Mr. Tawfik concluded, “This partnership expands our inventory on our proprietary e-commerce platform as well as our sales and fulfillment footprint in one of the fastest growing regions in the United States. Importantly, we will also have a more cost-efficient e-commerce fulfillment, reconditioning, and service capacity network. This also increases our vehicle storage capacity by approximately 350 units, which enables us to expand our sales. Our e-commerce systems are already synchronized with LTO’s inventory and we intend to significantly expand moving forward.”
ABOUT LMP AUTOMOTIVE HOLDINGS, INC.
LMP Automotive Holdings, Inc. (NASDAQ: LMPX) is a growth company with a long-term plan to profitably consolidate and partner with automotive dealership groups in the United States. We offer a wide array of products and services fulfilling the entire vehicle ownership lifecycle, including new and used vehicles, finance and insurance products and automotive repair and maintenance.
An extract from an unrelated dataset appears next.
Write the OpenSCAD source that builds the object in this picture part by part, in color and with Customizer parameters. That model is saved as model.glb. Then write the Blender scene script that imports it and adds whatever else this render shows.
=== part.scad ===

Our proprietary e-commerce technology and strategy are designed to disrupt the industry by leveraging our experienced teams, growing selection of owned inventories and physical logistics network. We seek to provide customers with a seamless experience both online and in person. Our physical logistics network enables us to provide convenient free delivery points for customers and provide services throughout the entire ownership life cycle. We use digital technologies to lower our customer acquisition costs, achieve operational efficiencies and generate additional revenues. Our unique growth model generates significant cash flows, which funds our innovation and expansion into new geographical markets, along with strategically building out dealership networks, creating personal transportation solutions that consumers desire.
Investor Relations:
LMP Automotive Holdings, Inc.
500 East Broward Boulevard, Suite 1900
Fort Lauderdale, FL 33394
investors@lmpah.com
For more information visit: https://lmpmotors.com/.
FORWARD-LOOKING STATEMENTS:
This press release may contain “forward-looking statements” within the meaning of Section 27A of the Securities Act of 1933 and Section 21E of the Securities Exchange Act of 1934, each as amended. Such statements include, but are not limited to, any statements relating to our expectations, beliefs, projections, future plans and strategies, anticipated events or trends and similar matters that are not historical facts. These statements may be preceded by, followed by or include the words “aim,” “anticipate,” “believe,” “estimate,” “expect,” “forecast,” “intend,” “likely,” “outlook,” “plan,” “potential,” “project,” “projection,” “seek,” “can,” “could,” “may,” “should,” “would,” will,” the negatives thereof and other words and terms of similar meanings. Forward-looking statements are based on management’s current expectations and are subject to risks and uncertainties that could negatively affect our business, operating results, financial condition, and stock value. Factors that could cause actual results to differ materially from those currently anticipated include: our dependence upon external sources for the financing of our operations; our ability to effectively executive our business plan; our ability to maintain and grow our reputation and to achieve and maintain the market acceptance of our services and platform; our ability to manage the growth of our operations over time; our ability to maintain adequate protection of our intellectual property and to avoid violation of the intellectual property rights of others; our ability to maintain relationships with existing customers and automobile suppliers, and develop relationships; and our ability to compete and succeed in a highly competitive and evolving industry; as well as other risks described in our SEC filings. There is no assurance that any forward-looking statements will materialize. You are cautioned not to place undue reliance on forward-looking statements, which reflect expectations only as of this date. We expressly disclaim any obligation or undertaking to release publicly any updates or revisions to any forward-looking statements contained herein to reflect any change in our expectations or any changes in events, conditions, or circumstances on which any such statement is based, except as required by law.